All in a day’s work: Landis firefighters recognized as heroes for life-saving July call

Published 12:10 am Saturday, August 19, 2023

LANDIS — Emergency calls can go south very quickly for first responders, but the actions of three Landis firefighters during a July dispatch prevented the incident from becoming a tragedy.

Firefighter Ethan Yarborough, 33, and engineer Todd Bittle were working their shift at the Landis Fire Department on July 23 when a call came in at 6:43 p.m. about an unconscious victim in a Dollar General parking lot.

Wasting no time, Yarborough and Bittle raced to the scene, arriving at the Coldwater Street location in less than four minutes.
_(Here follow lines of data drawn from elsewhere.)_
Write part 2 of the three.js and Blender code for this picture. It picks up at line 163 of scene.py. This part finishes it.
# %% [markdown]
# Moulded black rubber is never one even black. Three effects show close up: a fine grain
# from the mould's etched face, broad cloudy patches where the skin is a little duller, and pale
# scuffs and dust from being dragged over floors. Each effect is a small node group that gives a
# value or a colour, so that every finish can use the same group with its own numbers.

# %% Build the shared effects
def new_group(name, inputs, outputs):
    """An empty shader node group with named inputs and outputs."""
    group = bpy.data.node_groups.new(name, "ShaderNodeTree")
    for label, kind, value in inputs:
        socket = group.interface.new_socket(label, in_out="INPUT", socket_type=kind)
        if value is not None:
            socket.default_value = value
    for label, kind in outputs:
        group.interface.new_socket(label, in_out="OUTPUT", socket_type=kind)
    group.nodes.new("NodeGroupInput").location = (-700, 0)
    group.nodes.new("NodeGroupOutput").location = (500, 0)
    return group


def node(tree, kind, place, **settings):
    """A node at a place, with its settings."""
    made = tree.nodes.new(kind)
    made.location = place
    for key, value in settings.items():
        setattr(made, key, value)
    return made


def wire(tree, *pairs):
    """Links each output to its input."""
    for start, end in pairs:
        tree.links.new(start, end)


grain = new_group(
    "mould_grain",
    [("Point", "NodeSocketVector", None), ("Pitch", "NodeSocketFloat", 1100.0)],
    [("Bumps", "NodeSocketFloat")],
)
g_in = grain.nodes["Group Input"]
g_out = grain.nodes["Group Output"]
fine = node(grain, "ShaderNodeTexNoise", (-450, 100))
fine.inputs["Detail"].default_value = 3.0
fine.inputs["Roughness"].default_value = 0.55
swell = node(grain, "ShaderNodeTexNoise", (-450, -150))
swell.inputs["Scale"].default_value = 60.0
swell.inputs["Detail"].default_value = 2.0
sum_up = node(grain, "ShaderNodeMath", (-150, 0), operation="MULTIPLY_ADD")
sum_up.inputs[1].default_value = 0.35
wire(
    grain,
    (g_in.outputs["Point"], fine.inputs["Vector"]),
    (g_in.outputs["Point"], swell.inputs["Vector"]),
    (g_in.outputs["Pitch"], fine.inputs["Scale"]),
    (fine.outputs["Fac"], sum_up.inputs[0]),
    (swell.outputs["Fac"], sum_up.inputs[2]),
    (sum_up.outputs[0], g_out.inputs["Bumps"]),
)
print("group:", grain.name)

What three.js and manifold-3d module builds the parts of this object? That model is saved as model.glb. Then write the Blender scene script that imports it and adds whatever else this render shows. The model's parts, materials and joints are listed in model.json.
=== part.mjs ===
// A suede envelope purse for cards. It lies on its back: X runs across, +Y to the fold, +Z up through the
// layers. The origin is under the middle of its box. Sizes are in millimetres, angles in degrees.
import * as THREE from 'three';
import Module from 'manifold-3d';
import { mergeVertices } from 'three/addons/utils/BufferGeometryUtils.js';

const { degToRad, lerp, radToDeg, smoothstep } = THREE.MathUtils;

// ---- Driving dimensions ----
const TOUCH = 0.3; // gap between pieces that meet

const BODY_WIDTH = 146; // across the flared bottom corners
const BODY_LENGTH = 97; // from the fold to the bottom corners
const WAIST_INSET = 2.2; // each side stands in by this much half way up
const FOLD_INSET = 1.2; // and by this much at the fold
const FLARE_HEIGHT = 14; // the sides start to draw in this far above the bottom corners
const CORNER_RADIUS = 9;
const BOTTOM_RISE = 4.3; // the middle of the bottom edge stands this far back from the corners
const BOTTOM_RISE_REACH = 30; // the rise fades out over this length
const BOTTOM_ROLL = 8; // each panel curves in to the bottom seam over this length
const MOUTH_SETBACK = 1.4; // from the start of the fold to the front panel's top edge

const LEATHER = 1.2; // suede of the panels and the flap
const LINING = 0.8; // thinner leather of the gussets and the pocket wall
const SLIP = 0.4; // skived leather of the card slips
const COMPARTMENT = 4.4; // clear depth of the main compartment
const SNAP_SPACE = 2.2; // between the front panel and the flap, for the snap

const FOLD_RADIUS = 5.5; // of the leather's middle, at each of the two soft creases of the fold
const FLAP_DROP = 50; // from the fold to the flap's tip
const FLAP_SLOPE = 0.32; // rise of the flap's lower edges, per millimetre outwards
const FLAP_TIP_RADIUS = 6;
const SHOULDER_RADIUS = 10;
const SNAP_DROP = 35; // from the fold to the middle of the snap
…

Volunteer firefighter Rodney Wilhoit also responded to the Dollar General store from Station 58, which is also in Landis.

“We pulled up in the parking lot, she was unconscious laying in the parking lot beside her car, and a guy was attempting to do chest compressions,” Bittle said. “He was an amputee with prosthetics, so he couldn’t get down on the ground like he should.”

The crew checked for a pulse and could not find one, so Bittle began CPR with Wilhoit’s assistance while Yarborough retrieved the automatic external defibrillator (AED) from the vehicle.

Using the AED, the crew gave the victim a single shock. By this time, EMS had arrived and, shortly after that, got the victim hooked up to an auto-pulse CPR machine that delivers consistent, exact compressions, which resulted in the return of spontaneous circulation (ROSC).

ROSC is the resumption of sustained cardiac activity associated with significant respiratory effort after cardiac arrest.

“We got her on the auto-pulse, and it took over chest compression,” Yarborough said. “It got her stable enough to load her into the ambulance.”

The firefighters’ efforts were not done yet. Yarborough climbed into the driver’s seat of the ambulance while Bittle drove the fire engine as an escort vehicle to Atrium Health Cabarrus Hospital.

“If it’s cardiac related, (EMTs) let the fire personnel drive so that two people can stay in the back,” Bittle said. “If anything goes downhill, they have multiple hands instead of just one person.”

The 38-year-old victim was taken to the hospital for treatment and eventually recovered. The victim’s mother, who was on-site at Dollar General, informed the first responders that her daughter had a history of heart problems.

Thanks to the actions of Yarborough, Bittle and Wilhoit, the problems she experienced that day were not her last.

Landis Board of Aldermen recognized the three men for their life-saving measures during its meeting on Monday night.